With that, the volunteers fled back to Denver, lest the Dog Soldiers catch up with them. They were greeted as conquering heroes, their scalps and other “trophies” acquired for substantial sums, their success as “exterminators” applauded in The Denver Post—which redesignated them the “Bloody Third”—for months.
As a result of this “achievement,” the non-Indians of Colorado Territory were shortly awarded with statehood while the Cheyenne and Arapaho were pushed completely out of their territory.

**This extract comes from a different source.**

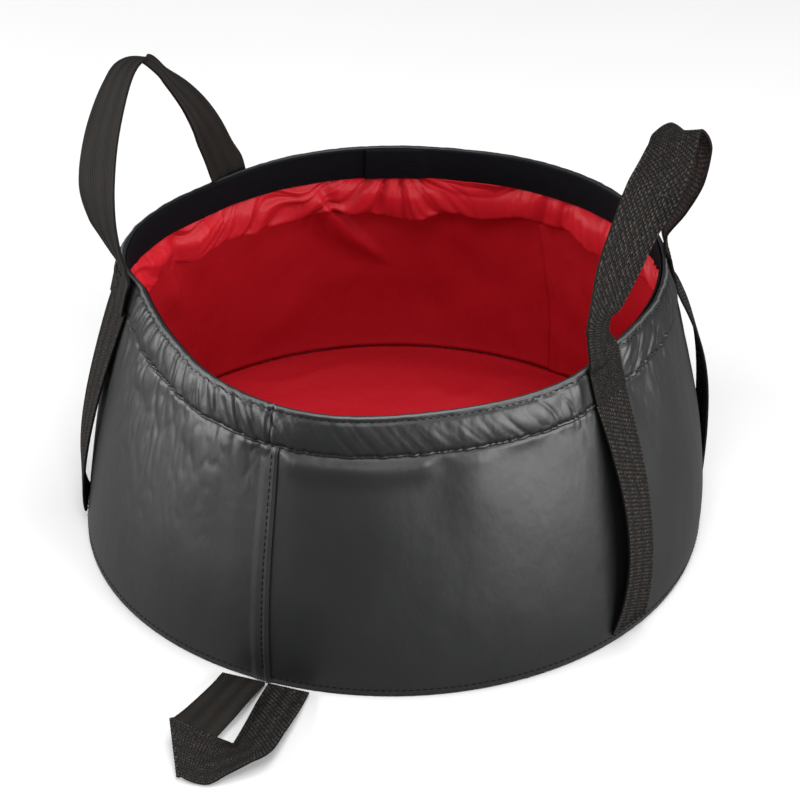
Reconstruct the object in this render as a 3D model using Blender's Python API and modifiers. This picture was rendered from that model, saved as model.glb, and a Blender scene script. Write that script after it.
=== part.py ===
"""Collapsible camp washbasin: a two-layer fabric bowl on a stiffened rim.

Units are metres and +Z is up. The origin is the centre of the underside. The handles stand at -X and +X, and
the front seam and the pull loop are at -Y. Azimuths are degrees anticlockwise from +X.
"""

import math

import bmesh
import bpy
from mathutils import Matrix, Vector

MM = 0.001

# The bowl
BASE_RADIUS = 155 * MM
RIM_HEIGHT = 143 * MM
WALL_TAPER = 1.35
WALL_BULGE = 5.5 * MM
BULGE_HEIGHT = 0.75
SLACK_SIDE = 200
SLACK_SPREAD = 32
SLACK_SHARE = 1.05

# Azimuth, and radius in mm, of the soft rim's outer edge
RIM_PLAN = (
    (-150, 122.5), (-128, 122.5), (-104, 131.5), (-84, 136), (-60, 131.5), (-32, 131.3), (-12, 127),
    (8, 131.6), (34, 136.5), (58, 136), (76, 131.5), (94, 126), (112, 124.5), (146, 125.2), (160, 126.5),
    (174, 131.5), (186, 134.5), (198, 132.5),
)

# Folds of the wall: depth, the shares of its height between which they deepen and fade, and their waves.
# Each wave is how many there are round the bowl, its share of the depth and its phase.
FOLD_DEPTH = 1.1 * MM
FOLDS_DEEPEN = (0.45, 0.8)
FOLDS_FADE = (0.82, 0.87)
FOLD_WAVES = ((13, 0.6, 0.7), (21, 0.4, 2.1))

# The lining's flap, which hangs inwards below the rim's band: depth, waves, and the heights in mm where it
# starts, hangs deepest and ends. Creases pinch it: azimuth, width in degrees and how far each closes it.
FLAP_DEPTH = 9 * MM
FLAP_WAVES = ((7, 0.5, 0.4), (17, 0.3, 2.6), (3, 0.2, 1))
FLAP_HEIGHTS = (80, 107, 122)
BAND_STEP = 1.4 * MM
BAND_STEP_HEIGHTS = (90, 120)
LINING_CREASES = (
    (169, 5, 0.9), (127.5, 5, 0.9), (75, 8, 0.5), (40, 7, 0.6), (8, 7, 0.7), (-30, 6, 0.6), (-62, 8, 0.5),
    (-105, 7, 0.7), (-140, 7, 0.6),
)

# Cloth, tape and the gap between layers
OUTER_FABRIC = 0.6 * MM
LINING_FABRIC = 0.5 * MM
TAPE_THICKNESS = 0.3 * MM
GAP = 0.3 * MM
LINING_DEPTH = OUTER_FABRIC + TAPE_THICKNESS + 2 * GAP

# Seams: each side wall is two half panels, the end of one lapped over the start of the other
OUTER_SEAMS = {"outer_wall_right": -93, "outer_wall_left": 87}
LINING_SEAMS = {"lining_wall_right": -105, "lining_wall_left": 75}
LINING_TAPES = {"lining_front_seam_tape": -105, "lining_rear_seam_tape": 75}
LAP_ANGLE = 2
BASE_TAPE_HEIGHT = 9 * MM
SEAM_TAPE_HEIGHTS = (12 * MM, 117 * MM)

# The rim
CASING_HEIGHT = 18 * MM
CASING_DEPTH = 2.8 * MM
GATHER_DEPTH = 1.7 * MM
GATHER_WAVES = ((37, 0.5, 0), (29, 0.3, 1.9), (11, 0.2, 0))
GATHER_LEAN = 4
HOOP_HEIGHT = 14 * MM
HOOP_THICKNESS = 0.8 * MM
BAND_HEIGHT = 20.3 * MM
BAND_THICKNESS = 1.2 * MM
BAND_END = 105
BAND_LAP_ANGLE = 12

# Webbing
WEBBING_WIDTH = 25 * MM
WEBBING_THICKNESS = 1.3 * MM
STUB_TOP = RIM_HEIGHT + 7 * MM
HINGE_CLEARANCE = 1 * MM
HINGE_HEIGHT = STUB_TOP + HINGE_CLEARANCE
STRAIGHT_END = 6.5 * MM

# The four sewn strap runs: azimuths at the rim and at the foot, how far the free leg bows off the wall, how
# far up it the bow is deepest, and how much further its first edge lifts there
STRAPS = {
    "left_front": (202, 200.5, 6 * MM, 0.3, 0),
    "left_rear": (152, 152, 5 * MM, 0.5, 0),
    "right_front": (-20, -23, 3 * MM, 0.5, 7 * MM),
    "right_rear": (29, 28.5, 6 * MM, 0.66, 0),
}
LEG_BOTTOM = 7 * MM
STRAP_HOLD_ANGLE = 7

# Routes of the handles between their anchors: x, y and z in mm, then the azimuth and the rise in degrees of
# the line across the webbing
LEFT_ROUTE = (
    (-128.3, -51.5, 172, -42, 6), (-133.2, -47, 187.5, -21, 17), (-135.9, -33.7, 206.9, -21, 19),
    (-136.4, -14.1, 224.8, -23, 27), (-133.9, 1, 229.9, -28, 23), (-127, 7.2, 227, -44, -2),
    (-121.8, 15.9, 214, -49, -19), (-118.8, 28.2, 198.2, -61, -31), (-117.6, 39.5, 183, -77, -33),
    (-116.2, 48.5, 169.5, -88, -30),
)
RIGHT_ROUTE = (
    (122.1, -42.7, 168.7, 68, -20), (125.2, -33.8, 186.6, 50, -28), (129.4, -20.8, 205.7, 29, -28),
    (133.2, -9, 220.4, -10, -4), (135.1, 3, 229.8, -12, 13), (134.6, 14.2, 233, -4, 20),
    (137.6, 28.6, 227, -17, -8), (138.2, 40.6, 209.8, -45, -28), (131.2, 52.8, 188.5, -57, -24),
    (123, 62, 169, -72, -14),
)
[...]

What was done at Sand Creek was generally condemned, even at the time. In 1865, two congressional investigations and a military tribunal all concluded that Chivington and his men had engaged in war crimes. None of them were taken to trial on the matter, however. Perhaps their defenders pointed to a long series of similar incidents in U.S. history.
Further, the precise tactics and overt exterminationist terminology employed by Chivington and Evans were adopted by the U.S. Army as a whole almost immediately. This is readily evidenced in the written orders of General of the Army William Tecumseh Sherman and his immediate subordinate, General Phil Sheridan, from there on in. It is also demonstrated rather eloquently in the attack by Lt. Colonel George Armstrong Custer and his 7th Cavalry on the remains of Black Kettle’s peace faction at the Washita River in November of 1868, and hundreds of similar actions continuing through 1890.
The point of Sand Creek is not that it was worse than many other examples of what the U.S. did as a matter of policy to American Indians. No, the point is that Sand Creek fits so perfectly with the rest of the U.S. program of “opening the frontier.”
It is time to be clear: we are dealing here with a history of conscious, intentional and sustained physical extermination. This is in the exact words, repeated over and over again, of the perpetrators themselves. And this, by any rational definition, adds up to genocide.